Alasan lain Ki Djaswadi mempopulerkan wayang tutur adalah berawal dari perkembangan seni kentrung yang sangat memprihatinkan, dan baginya kentrung kurang dari segi cerita, meskipun ada persamaan pada penyampaian tradisi tuturnya. Sebelum menggeluti wayang tutur dan kentrung pada tahun 1980an seniman gaek ini juga menjelajahi panggung panggung ketoprak, baik sebagai pemain, juru bayar, artistik dan pengkrawit. Begitu banyak aktifitas seni yang pernah digeluti Ki Djaswadi,  hal ini terlihat ketika saya berkunjung ke rumah beliau di desa Pekalongan Winong kidul banyak saya jumpai patung patung ukir sederhana. dan bukan hanya itu, ternyata sampai sekarang beliau juga mendidik anak anak sekolah untuk mencintai dan mengenal gamelan. Tercatat ada sekolah SD , SMP, juga SMA beliau pegang. Dari gamelan asli sampai gamelan program komputer.

Wayang Tutur
Wayang Tutur ini memiliki ciri penceritaan yang bersumber dari babat, dongeng, hikayat,dan cerita sosial masyarakat jadi tidak bersumber dari epos besar Ramayana dan Mahabarata seperti wayang Purwa. Pada ilustrasi musik pengiring tidak terpaku pada gamelan, Ki Djaswadi membuka diri berkolaborasi dengan berbagai pengiring seperti musik kroncong, musil mulut, dan musik alternatif macam Gagego Musik Kampoeng. Yang terpenting baginya adalah bagaimana pitutur yang dia sampaikan melalui media wayang ini bisa sampai di kalayak penikmatnya. Beliau tidak memilih milih tempat untuk menggelar pementasannya, kemunculannya berawal di acara Sedekah Bumi Pekalongan dengan Lakon “Dumadine Kitab Adam Makna” dengan iringan musik kroncong, kemudian Ndalang tunggal di desa Ndawung memakai gamelan mulut, di Sedekah Bumi Getaan, dan terakhir kemarin di acara Jemuwah Wagenan Gabus diiringi Gagego Musik Kampoeng dengan lakon “JAMADAGNI”


Lakon Jamadagni
Ramaparasu atau Ramabargawa adalah putra bungsu Brahmana Jamadagni yang beristrikan Dewi Renuka. Jamadagni semula adalah raja yang memutuskan diri menjadi pertapa dan hidup damai di padepokan.namun tiba tiba malapetaka datang tak terduga menimpaqnya. Suatu hari datanglah raja bernama Citrarata sedang berburu dan singgah mandi di telaga dekat padepokan. Ia adalah raja yang tampan, gagah dan bersuara merdu, siapapun yang mendengar pasti terguncang imannya.

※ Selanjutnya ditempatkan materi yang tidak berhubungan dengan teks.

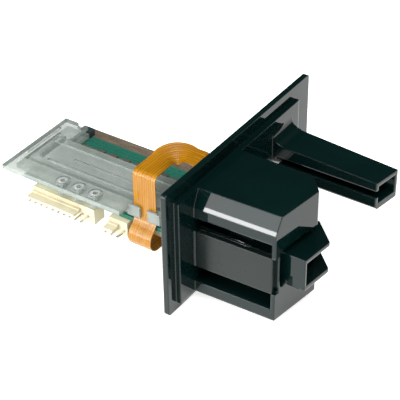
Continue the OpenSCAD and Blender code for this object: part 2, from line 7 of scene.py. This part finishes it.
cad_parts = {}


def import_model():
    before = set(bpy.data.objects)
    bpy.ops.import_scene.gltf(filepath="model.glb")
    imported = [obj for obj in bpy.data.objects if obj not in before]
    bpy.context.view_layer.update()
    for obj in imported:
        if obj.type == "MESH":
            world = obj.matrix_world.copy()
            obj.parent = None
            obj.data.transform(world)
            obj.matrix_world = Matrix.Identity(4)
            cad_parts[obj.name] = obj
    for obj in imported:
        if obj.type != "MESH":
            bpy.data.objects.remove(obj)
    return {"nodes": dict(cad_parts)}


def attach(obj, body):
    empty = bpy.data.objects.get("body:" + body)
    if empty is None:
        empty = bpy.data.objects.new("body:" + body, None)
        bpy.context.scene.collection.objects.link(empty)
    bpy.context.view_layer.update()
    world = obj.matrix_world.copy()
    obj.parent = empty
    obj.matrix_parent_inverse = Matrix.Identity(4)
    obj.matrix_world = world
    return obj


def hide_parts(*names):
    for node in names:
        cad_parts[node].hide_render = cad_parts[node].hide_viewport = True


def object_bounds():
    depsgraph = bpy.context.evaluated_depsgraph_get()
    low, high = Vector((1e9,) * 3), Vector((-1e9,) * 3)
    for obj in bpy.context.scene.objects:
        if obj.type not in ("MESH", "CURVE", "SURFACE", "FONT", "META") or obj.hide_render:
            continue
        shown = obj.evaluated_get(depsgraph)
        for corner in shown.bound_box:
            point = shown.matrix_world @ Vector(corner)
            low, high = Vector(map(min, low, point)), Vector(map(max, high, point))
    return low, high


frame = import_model()
cad_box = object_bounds()
nodes = frame["nodes"]
MM = 0.001


# ---------------------------------------------------------------- camera
CAMERA_AZIMUTH, CAMERA_ELEVATION, CAMERA_ROLL = -55.6276, 35.993, -0.8719    # degrees
CAMERA_SPOT = (-312.683, -198.336, 264.498)                                  # mm
CAMERA_LENS, CAMERA_SENSOR = 117.74, 36                                      # mm


def place_camera():
    az, el, roll = (math.radians(a) for a in (CAMERA_AZIMUTH, CAMERA_ELEVATION, CAMERA_ROLL))
    level = Vector((math.cos(az), math.sin(az), 0))
    back = Vector((math.sin(az) * math.cos(el), -math.cos(az) * math.cos(el), math.sin(el)))
    upright = back.cross(level)
    right = level * math.cos(roll) + upright * math.sin(roll)
    up = upright * math.cos(roll) - level * math.sin(roll)
    data = bpy.data.cameras.new("camera")
    data.sensor_width = CAMERA_SENSOR
    data.lens = CAMERA_LENS
    data.clip_start = 0.02
    data.clip_end = 20
    cam = bpy.data.objects.new("camera", data)
    turn = Matrix((right, up, back)).transposed().to_4x4()
    cam.matrix_world = Matrix.Translation(Vector(CAMERA_SPOT) * MM) @ turn
    bpy.context.scene.collection.objects.link(cam)
    bpy.context.scene.camera = cam


place_camera()
bpy.context.scene.view_settings.view_transform = "Standard"


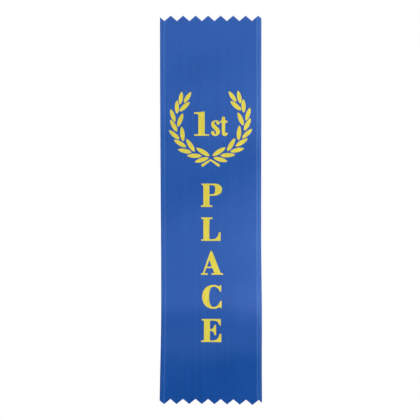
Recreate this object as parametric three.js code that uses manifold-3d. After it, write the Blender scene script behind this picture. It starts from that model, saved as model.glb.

Kebetulan saat itu juga Renuka istri brahmana Jamadagni sedang memetik sayur, alkisah ketika melihat raja Citrarata dia tak dapat menahan diri, akhirnya lupalah nilai dan norma norma maka terjadilan perzinahan di telaga itu. Tiba tiba awan menjadi mendung, matahari kehilangan sinarnya,gelap gulitalah sekitar telaga, dikanan kiri geledek menyambar bergemuruh, sedang dua insan dimabuk asmara itu tidak menghiraukannya. Sedang  Jamadagni sudah mencapai tingkatan Brahmana,dia tidak risau dengan malapetaka yang menimpa keluarganya. Kemudian, ketika istrinya tak bisa menjawab perbuatannya Brahmana Jamadagni memanggil putra putranya dan menceritakan semua untuk kemudian menyuruh membunuh ibunya agar terbebas dari siksa. Betapa terkejutnya anak anaknya dan tentu manolak untuk membunuh ibunya. Karena menolak  mereka kemudian dikutuk menjadi binatang. Dari kelima putranya itu ada satu yang bernama Ramaparasu dan menyanggupi perintah ramanya. Setelah menyembah dipanahlah ibunya dan matilah ibunya. Karena sudah melaksanakan tugasnya maka Ramaparasu  diperbolehkan meminta lima hal untuk dikabulkan. Pertama dia minta ibunya dihidupkan kembali, kedua keempat saudaranya dikembalikan ke wujud manusia, ketiga  hilangkan dosaku telah membunuh ibuku, keempat minta umur panjang, kelima minta kesaktian tiada tara dan hanya mati oleh dewa Wisnu sendiri. Demikianlah permohonan itu telah dikabulkan semua dan kembali tentramlah keluarga Brahmana Jamadagni seperti semula.